Die Künstler selbst haben mit Aktionen, wie Alarmstufe Rot, versucht, auf ihre Situation aufmerksam zu machen. Wolf Rüdiger Spieler formulierte es so: Ich habe es als kränkend erlebt, dass in jeder politischen Rede die Bedeutung von Kunst und Kultur beschworen wurde, es jedoch wenig zupackende Unterstützung gab. Bessere Strukturen zu legen, ist eine Aufgabe der Politik, nicht der Künstler allein.
Gibt es neue künstlerische Strömungen, die das Disruptive der Pandemie ausdrücken? fragte Arnd Henze. Kutlu Yurtseven konnte mit der Microphone Mafia ein neues Album veröffentlichen, in dem natürlich das Erleben zur Sprache kommt. Allerdings seien ja auch alle anderen menschlichen und künstlerischen Themen während der Pandemie existent geblieben. Um Veränderungen wahrzunehmen, sei es noch zu früh. Im Augenblick müsste erst mal das Leben Schritt für Schritt zurückgewonnen werden. „Es gibt viel Hoffnung im Kleinen“ betonte Kutlu Yurtseven.
Pit Hupperten kann dies nur bestätigen, es fängt jetzt klein an, nichts geht einfach so weiter, wie es vorher war. Auch die Bläck Fööss konnten die Zeit der Pandemie kreativ nutzen, ihr Jubiläums-Album genießen und viele neue Songs schreiben, die nun bald eingespielt werden sollen. Was wir erleben, fließt in die Songs ein, wie eigentlich immer, sagte Pit.
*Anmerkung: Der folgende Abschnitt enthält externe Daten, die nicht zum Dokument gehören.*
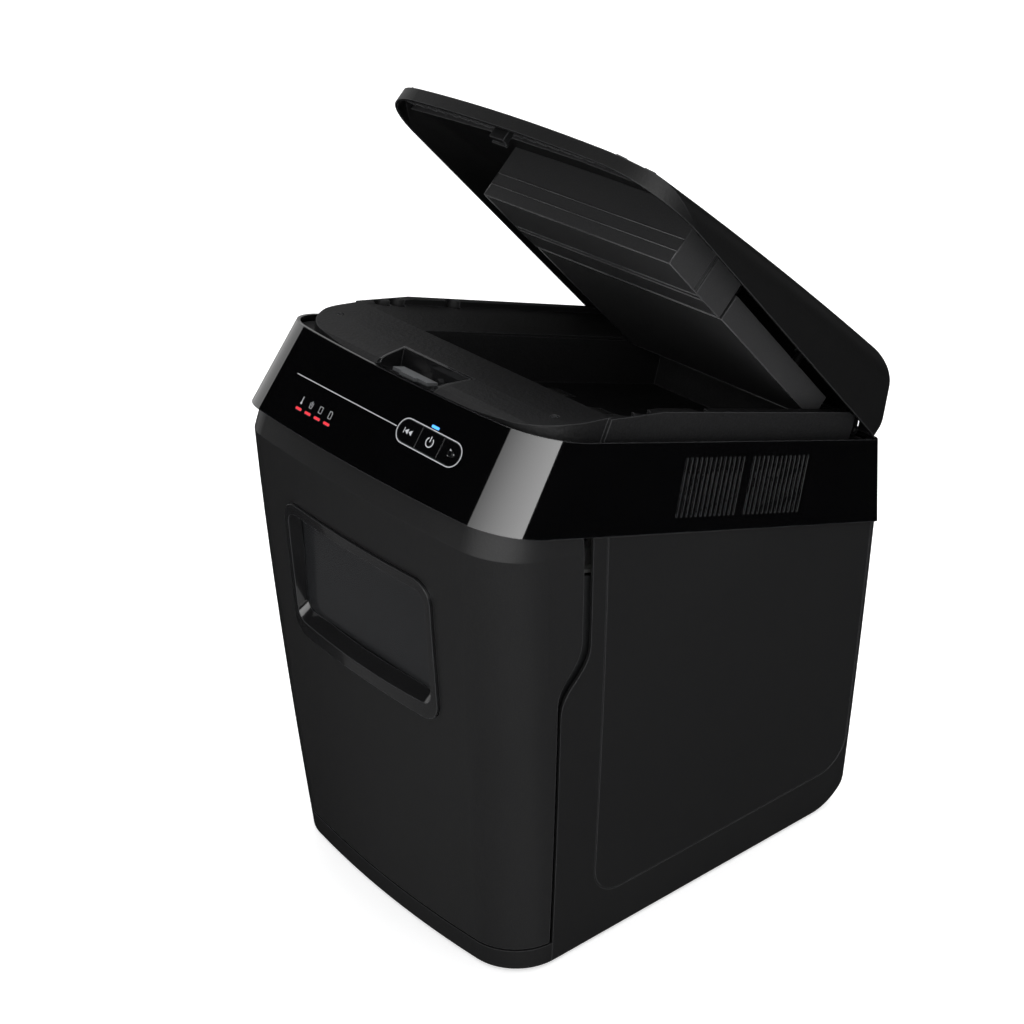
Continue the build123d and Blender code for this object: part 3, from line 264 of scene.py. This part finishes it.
# The head band, window frame and latch tray are piano-black ABS, polished in the mould and left bare.
# A trace of orange peel and hairline wiping marks show only where the gloss mirrors a light.
def polished(name, colour, rough, edge, coat):
    """A mirror-polished plastic with a trace of orange peel and hairline marks."""
    finish = bpy.data.materials.new(name)
    finish.use_nodes = True
    nodes = finish.node_tree.nodes
    links = finish.node_tree.links
    shader = nodes["Principled BSDF"]
    shader.inputs["Coat Weight"].default_value = coat
    shader.inputs["Coat Roughness"].default_value = 0.03
    place = nodes.new("ShaderNodeTexCoord")
    depth = nodes.new("ShaderNodeTexNoise")
    depth.inputs["Scale"].default_value = 25
    depths = nodes.new("ShaderNodeValToRGB")
    depths.color_ramp.elements[0].color = (*[part * 0.8 for part in colour], 1)
    depths.color_ramp.elements[1].color = (*[part * 1.25 for part in colour], 1)
    links.new(place.outputs["Object"], depth.inputs["Vector"])
    links.new(depth.outputs["Fac"], depths.inputs["Fac"])
    stretch = nodes.new("ShaderNodeMapping")
    stretch.inputs["Scale"].default_value = (0.6, 0.6, 7.0)
    wipes = nodes.new("ShaderNodeTexNoise")
    wipes.inputs["Scale"].default_value = 60
    wipes.inputs["Detail"].default_value = 8
    wipes.inputs["Roughness"].default_value = 0.8
    links.new(place.outputs["Object"], stretch.inputs["Vector"])
    links.new(stretch.outputs["Vector"], wipes.inputs["Vector"])
    haze = nodes.new("ShaderNodeMapRange")
    haze.inputs["From Min"].default_value = 0.35
    haze.inputs["To Min"].default_value = rough
    haze.inputs["To Max"].default_value = rough + 0.06
    links.new(wipes.outputs["Fac"], haze.inputs["Value"])
    links.new(haze.outputs["Result"], shader.inputs["Roughness"])
    peel = nodes.new("ShaderNodeTexNoise")
    peel.inputs["Scale"].default_value = 140
    links.new(place.outputs["Object"], peel.inputs["Vector"])
    radius = nodes.new("ShaderNodeBevel")
    radius.samples = 4
    radius.inputs["Radius"].default_value = edge
    # The sharp edges get a painted highlight in the base colour.
    painted_edge_highlight(finish, radius, depths.outputs["Color"], edge_highlight_share)
    relief = nodes.new("ShaderNodeBump")
    relief.inputs["Strength"].default_value = 0.05
    relief.inputs["Distance"].default_value = 0.0002
    links.new(peel.outputs["Fac"], relief.inputs["Height"])
    links.new(radius.outputs["Normal"], relief.inputs["Normal"])
    links.new(relief.outputs["Normal"], shader.inputs["Normal"])
    return finish


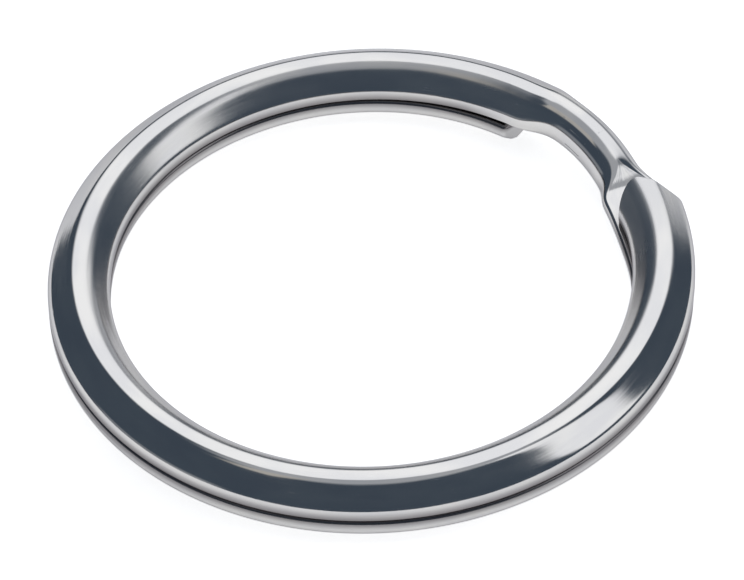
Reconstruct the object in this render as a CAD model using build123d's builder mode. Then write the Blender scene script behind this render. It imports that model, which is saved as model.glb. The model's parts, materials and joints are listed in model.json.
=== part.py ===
from build123d import *
from math import cos, pi, radians, sin
import os

# A split key ring: one steel wire wound about 1.9 turns, then pressed in a die so that the two
# coils lie flat on each other.  Lengths are millimetres and angles are degrees.  The ring's axis
# is Z and the coils meet at z = 0.  A place on the wire is given by theta, the angle about Z from
# +X.  Theta falls all the way along the wire, from the upper tip to the lower tip, and the
# crossover from the upper coil to the lower one is a turn after the upper tip.

# Whole ring
OUTER_DIAMETER = 25.0
COIL_HEIGHT = 1.33          # one pressed coil, flat face to crest
HALF_GAP = 0.02             # each coil's flat face stands this far from z = 0
TURN = 360.0

# Pressed section: a flat face, two upright sides, a flat crest, one slope outside it, and a
# gentle ledge and a steeper slope inside it.  Slopes are from level.
WIRE_WIDTH = 2.42
OUTER_SLOPE = 38.0
LEDGE_SLOPE = 30.0
INNER_SLOPE = 45.0
OUTER_SIDE_HEIGHT = 0.60    # upright sides, up to where they would meet the slope
INNER_SIDE_HEIGHT = 0.54
LEDGE_START = 0.29          # the crest ends this far inside the section's centre
OUTER_SHOULDER_RADIUS = 0.48
INNER_SHOULDER_RADIUS = 0.45
OUTER_CREST_RADIUS = 0.38
INNER_CREST_RADIUS = 0.45
LEDGE_RADIUS = 0.30
FLAT_EDGE_RADIUS = 0.15     # the flat face's edges are rounded, so the coils part in a groove

# Round section of the single strand that crosses between the coils
WIRE_RADIUS = 0.89
ROUND_CORNER_RADIUS = 0.97 * WIRE_RADIUS

# Places along the wire
UPPER_TIP = 20.6
LOWER_TIP = 56.0 - 2 * TURN
CROSSOVER_MIDDLE = 38.0 - TURN
CROSSOVER_REACH = 20.0      # the strand slopes for this far each side of the middle
UPPER_PRESSED = 19.0        # distances from the crossover's middle: pressed beyond here,
UPPER_ROUND = 9.0           # and round inside here
LOWER_PRESSED = 15.0
LOWER_ROUND = 8.0
STEP_FOOT = 13.4            # the flat face ends here, in a step up to the round strand
STEP_TOP = 7.8

# How the wire wanders from a true circle
CROSSOVER_BULGE = 0.20
CROSSOVER_BULGE_REACH = 17.0
DIP = 0.16                  # the lower coil starts a little inwards
DIP_MIDDLE = 26.0           # after the crossover's middle
DIP_REACH = 17.0
UPPER_TIP_SPREAD = 0.26     # the upper tip has sprung outwards
UPPER_TIP_REACH = 42.0
LOWER_TIP_TUCK = 0.15       # the lower tip has sprung inwards
LOWER_TIP_REACH = 45.0

# The upper tip's inner side bulges inwards, where cutting squashed it wider
TIP_WIDENING = 0.17
TIP_WIDENING_REACH = 25.0

# The upper tip's nose, seen from above: its point is near the inner side
NOSE_INSET = 0.33
NOSE_INNER_FLANK = 5.0      # how far round the ring each flank falls back
NOSE_OUTER_FLANK = 5.6
NOSE_BULGE_ACROSS = 0.6     # the inner flank bulges, through this share of the way across
NOSE_BULGE_BACK = 0.2       # and this share of the way back
NOSE_RADIUS = 0.25
TIP_CHAMFER = 0.12

LENGTHS_PER_COIL = 6
STATION_STEP = 6.0          # widest spacing of sections where the wire isn't a true circle
CROSSOVER_STEP = 1.1        # and where it also changes shape
CLEARANCE = 1.0             # how far a cutting solid passes beyond the wire

MEAN_RADIUS = (OUTER_DIAMETER - WIRE_WIDTH) / 2
LEVEL = HALF_GAP + COIL_HEIGHT / 2

# The section's sides, each by the way it faces and its distance from the section's centre
FACES = [0, 90 - OUTER_SLOPE, 90, 90 + LEDGE_SLOPE, 90 + INNER_SLOPE, 180, 270]
FLAT = 6


def side_through(facing, x, y):
    """Distance from the section's centre to a side that faces this way and passes a point."""
    return x * cos(radians(facing)) + y * sin(radians(facing))


HALF_WIDTH = WIRE_WIDTH / 2
HALF_HEIGHT = COIL_HEIGHT / 2
PRESSED_DISTANCES = [
    HALF_WIDTH,
    side_through(FACES[1], HALF_WIDTH, OUTER_SIDE_HEIGHT - HALF_HEIGHT),
    HALF_HEIGHT,
    side_through(FACES[3], -LEDGE_START, HALF_HEIGHT),
    side_through(FACES[4], -HALF_WIDTH, INNER_SIDE_HEIGHT - HALF_HEIGHT),
    HALF_WIDTH,
    HALF_HEIGHT,
]
PRESSED_CORNERS = [
    OUTER_SHOULDER_RADIUS,
    OUTER_CREST_RADIUS,
    INNER_CREST_RADIUS,
    LEDGE_RADIUS,
    INNER_SHOULDER_RADIUS,
    FLAT_EDGE_RADIUS,
    FLAT_EDGE_RADIUS,
]


def ease(share):
    """Smooth step from 0 to 1."""
    share = min(max(share, 0.0), 1.0)
    return share * share * (3 - 2 * share)


def bump(distance, reach):
    """1 in the middle, falling smoothly to 0 at the reach."""
    return 0.5 + 0.5 * cos(pi * distance / reach) if abs(distance) < reach else 0.0


def wander(theta):
    """How far the wire's centre lies outside the mean circle."""
    after = CROSSOVER_MIDDLE - theta
    out = CROSSOVER_BULGE * bump(after, CROSSOVER_BULGE_REACH)
    out -= DIP * bump(after - DIP_MIDDLE, DIP_REACH)
    out += UPPER_TIP_SPREAD * max(0.0, 1 - (UPPER_TIP - theta) / UPPER_TIP_REACH) ** 2
    out -= LOWER_TIP_TUCK * max(0.0, 1 - (theta - LOWER_TIP) / LOWER_TIP_REACH) ** 2
    return out


def height(theta):
    """Height of the wire's centre: one level in each coil, with an S-shaped ramp between."""
    share = (theta - CROSSOVER_MIDDLE + CROSSOVER_REACH) / (2 * CROSSOVER_REACH)
    return LEVEL * (2 * ease(share) - 1)


def centre(theta):
    """The wire's centre."""
    radius = MEAN_RADIUS + wander(theta)
    return Vector(radius * cos(radians(theta)), radius * sin(radians(theta)), height(theta))


def cut_plane(theta):
    """Plane square to the wire, with its x pointing away from the ring's axis and its y up."""
    small_step = 0.05
    along = (centre(theta + small_step) - centre(theta - small_step)).normalized()
    outward = Vector(cos(radians(theta)), sin(radians(theta)), 0)
    outward = outward - along * outward.dot(along)
    return Plane(origin=centre(theta), x_dir=outward, z_dir=-along)


def section_sides(theta):
    """Distances of the sides and radii of the corners after them, with the flat face below."""
    upper = theta > CROSSOVER_MIDDLE
    away = abs(theta - CROSSOVER_MIDDLE)
    pressed, rounded = (UPPER_PRESSED, UPPER_ROUND) if upper else (LOWER_PRESSED, LOWER_ROUND)
    roundness = [ease((pressed - away) / (pressed - rounded))] * len(FACES)
    up_step = min(max((STEP_FOOT - away) / (STEP_FOOT - STEP_TOP), 0.0), 1.0)
    roundness[FLAT] = (up_step + ease(up_step)) / 2
    widening = TIP_WIDENING * max(0.0, 1 - (UPPER_TIP - theta) / TIP_WIDENING_REACH) ** 2
    drop = LEVEL - abs(height(theta))
    distances = []
    corners = []
    for side, facing in enumerate(FACES):
        in_die = PRESSED_DISTANCES[side] + drop * sin(radians(facing))
        in_die += widening * max(0.0, -cos(radians(facing)))
        distances.append(in_die + (WIRE_RADIUS - in_die) * roundness[side])
        corner_roundness = min(roundness[side], roundness[(side + 1) % len(FACES)])
        radius = PRESSED_CORNERS[side]
        corners.append(radius + (ROUND_CORNER_RADIUS - radius) * corner_roundness)
    return distances, corners


def corner_arc(side, distances, corners):
    """Start, middle and end of the rounding between one side and the next."""
    next_side = (side + 1) % len(FACES)
    first = radians(FACES[side])
    second = radians(FACES[next_side])
    turn = (second - first) % (2 * pi)
    radius = corners[side]
    a = distances[side] - radius
    b = distances[next_side] - radius
    x = (a * sin(second) - b * sin(first)) / sin(turn)
    y = (b * cos(first) - a * cos(second)) / sin(turn)
    return [
        (x + radius * cos(facing), y + radius * sin(facing))
        for facing in (first, first + turn / 2, first + turn)
    ]


def wire_section(theta, flat_below):
    """The wire's section, filled, standing where it cuts the wire."""
    distances, corners = section_sides(theta)
    up = 1 if flat_below else -1
    arcs = []
    for side in range(len(FACES)):
        arcs.append([(x, up * y) for x, y in corner_arc(side, distances, corners)])
    with BuildSketch(cut_plane(theta)) as section:
        with BuildLine():
            for side, arc in enumerate(arcs):
                ThreePointArc(*arc)
                Line(arc[-1], arcs[(side + 1) % len(arcs)][0])
        make_face()
    return section.sketch


def is_true_circle(top, bottom):
    """Whether the wire keeps to the mean circle, level, all the way between two places."""
    samples = [top + (bottom - top) * i / 50 for i in range(51)]
    return all(wander(theta) == 0 and abs(height(theta)) == LEVEL for theta in samples)


def wind_wire(top, bottom, flat_below):
    """Add the length of wire between two places to the current part."""
    if is_true_circle(top, bottom):
        revolve(wire_section(bottom, flat_below), axis=Axis.Z, revolution_arc=top - bottom)
        return
    spacing = CROSSOVER_STEP if abs(height((top + bottom) / 2)) < LEVEL else STATION_STEP
    steps = int((top - bottom) / spacing) + 1
    stations = [top + (bottom - top) * i / steps for i in range(steps + 1)]
    loft([wire_section(theta, flat_below) for theta in stations])


def ring_point(radius, theta):
    """Point seen from above."""
    return radius * cos(radians(theta)), radius * sin(radians(theta))


def cut_nose():
    """Trim the upper tip, in the current part, to its blunt pointed nose."""
    at_nose = MEAN_RADIUS + wander(UPPER_TIP)
    inner = at_nose - HALF_WIDTH - TIP_WIDENING
    outer = at_nose + HALF_WIDTH
    beyond = UPPER_TIP + NOSE_OUTER_FLANK
    point = ring_point(at_nose - NOSE_INSET, UPPER_TIP)
    foot = ring_point(inner, UPPER_TIP - NOSE_INNER_FLANK)
    bulge_radius = at_nose - NOSE_INSET - NOSE_BULGE_ACROSS * (HALF_WIDTH - NOSE_INSET)
    bulge = ring_point(bulge_radius, UPPER_TIP - NOSE_BULGE_BACK * NOSE_INNER_FLANK)
    with BuildSketch(Plane.XY.offset(-CLEARANCE)) as outside_nose:
        with BuildLine():
            ThreePointArc(foot, bulge, point)
            Polyline(
                point,
                ring_point(outer, UPPER_TIP - NOSE_OUTER_FLANK),
                ring_point(outer + CLEARANCE, UPPER_TIP - 2 * NOSE_OUTER_FLANK),
                ring_point(outer + CLEARANCE, beyond),
                ring_point(inner - CLEARANCE, beyond),
                ring_point(inner - CLEARANCE, UPPER_TIP - 2 * NOSE_INNER_FLANK),
                foot,
            )
        make_face()
        fillet(outside_nose.vertices().sort_by_distance((*point, -CLEARANCE))[0], NOSE_RADIUS)
    extrude(outside_nose.sketch, amount=COIL_HEIGHT + 2 * CLEARANCE, mode=Mode.SUBTRACT)


def write(part, name):
    """Name a finished length of wire and write its file."""
    part.label = name
    export_step(part, f"parts/{name}.step")


os.makedirs("parts", exist_ok=True)

crossover_start = CROSSOVER_MIDDLE + CROSSOVER_REACH
crossover_end = CROSSOVER_MIDDLE - CROSSOVER_REACH
upper_step = (UPPER_TIP - crossover_start) / LENGTHS_PER_COIL
lower_step = (crossover_end - LOWER_TIP) / LENGTHS_PER_COIL

# Upper coil: its free tip, then the lengths that lead round to the crossover
with BuildPart() as upper_tip:
    wind_wire(UPPER_TIP, UPPER_TIP - upper_step, flat_below=True)
    cut_nose()
write(upper_tip.part, "upper_tip")

for number in range(1, LENGTHS_PER_COIL):
    with BuildPart() as upper_coil:
        length_top = UPPER_TIP - number * upper_step
        wind_wire(length_top, length_top - upper_step, flat_below=True)
    write(upper_coil.part, f"upper_coil_{number:02d}")

# Crossover: the single strand, pressed where it leaves each coil and round in the middle
with BuildPart() as crossover_upper:
    wind_wire(crossover_start, CROSSOVER_MIDDLE + STEP_FOOT, flat_below=True)
    wind_wire(CROSSOVER_MIDDLE + STEP_FOOT, CROSSOVER_MIDDLE, flat_below=True)
write(crossover_upper.part, "crossover_upper")

with BuildPart() as crossover_lower:
    wind_wire(CROSSOVER_MIDDLE, CROSSOVER_MIDDLE - STEP_FOOT, flat_below=False)
    wind_wire(CROSSOVER_MIDDLE - STEP_FOOT, crossover_end, flat_below=False)
write(crossover_lower.part, "crossover_lower")

# Lower coil: from the crossover round to its free tip
for number in range(1, LENGTHS_PER_COIL):
    with BuildPart() as lower_coil:
        length_top = crossover_end - (number - 1) * lower_step
        wind_wire(length_top, length_top - lower_step, flat_below=False)
    write(lower_coil.part, f"lower_coil_{number:02d}")

with BuildPart() as lower_tip:
    wind_wire(LOWER_TIP + lower_step, LOWER_TIP, flat_below=False)
    end_face = lower_tip.faces().sort_by_distance(centre(LOWER_TIP))[0]
    chamfer(end_face.edges(), TIP_CHAMFER)
write(lower_tip.part, "lower_tip")
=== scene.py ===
import json
import math
import bpy
import numpy as np
from mathutils import Matrix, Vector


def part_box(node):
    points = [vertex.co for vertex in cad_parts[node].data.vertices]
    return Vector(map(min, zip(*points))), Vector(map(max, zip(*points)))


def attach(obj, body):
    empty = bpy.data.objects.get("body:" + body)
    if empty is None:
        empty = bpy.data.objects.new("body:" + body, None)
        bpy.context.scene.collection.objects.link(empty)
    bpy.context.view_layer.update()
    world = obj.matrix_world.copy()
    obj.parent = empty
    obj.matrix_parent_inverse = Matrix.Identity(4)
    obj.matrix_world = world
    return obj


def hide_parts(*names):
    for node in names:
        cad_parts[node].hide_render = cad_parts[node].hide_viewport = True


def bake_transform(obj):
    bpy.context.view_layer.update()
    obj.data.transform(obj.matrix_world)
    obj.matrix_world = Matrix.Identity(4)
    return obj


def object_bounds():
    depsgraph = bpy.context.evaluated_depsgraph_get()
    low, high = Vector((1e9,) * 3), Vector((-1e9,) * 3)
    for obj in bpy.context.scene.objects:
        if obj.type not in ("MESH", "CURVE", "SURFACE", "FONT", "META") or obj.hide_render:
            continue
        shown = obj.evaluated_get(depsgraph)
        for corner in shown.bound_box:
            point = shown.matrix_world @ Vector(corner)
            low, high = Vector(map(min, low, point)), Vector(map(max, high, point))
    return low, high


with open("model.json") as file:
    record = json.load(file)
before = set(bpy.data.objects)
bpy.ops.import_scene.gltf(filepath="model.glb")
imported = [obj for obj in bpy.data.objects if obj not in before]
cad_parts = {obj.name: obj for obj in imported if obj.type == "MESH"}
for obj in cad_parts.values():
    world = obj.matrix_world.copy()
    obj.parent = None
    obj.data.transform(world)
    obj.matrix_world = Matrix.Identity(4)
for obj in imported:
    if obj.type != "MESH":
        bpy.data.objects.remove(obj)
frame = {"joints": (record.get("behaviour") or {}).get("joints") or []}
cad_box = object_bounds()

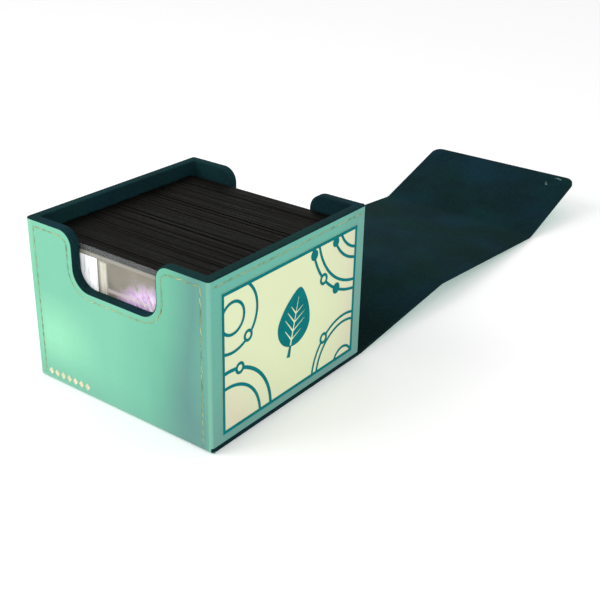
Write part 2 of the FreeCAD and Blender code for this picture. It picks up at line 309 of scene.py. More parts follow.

Und: „in den neuen Songs schwingt auch viel Nachdenklichkeit mit, denn Einsamkeit war ein großes Thema.“
Wie es für viel Ensembles, Chöre weitergehe, sei noch offen, betont Wolf Rüdiger Spieler: mancher Chor wartet schon ungeduldig, dass die Proben wieder beginnen, andere wüssten noch nicht, ob sie weitermachen wollten.
Alle waren sich einig im Aufruf an das Publikum: kommt wieder, besucht Veranstaltungen und spendet für Kunst und Kultur, damit wir 2022 keinen Crash erleben müssen.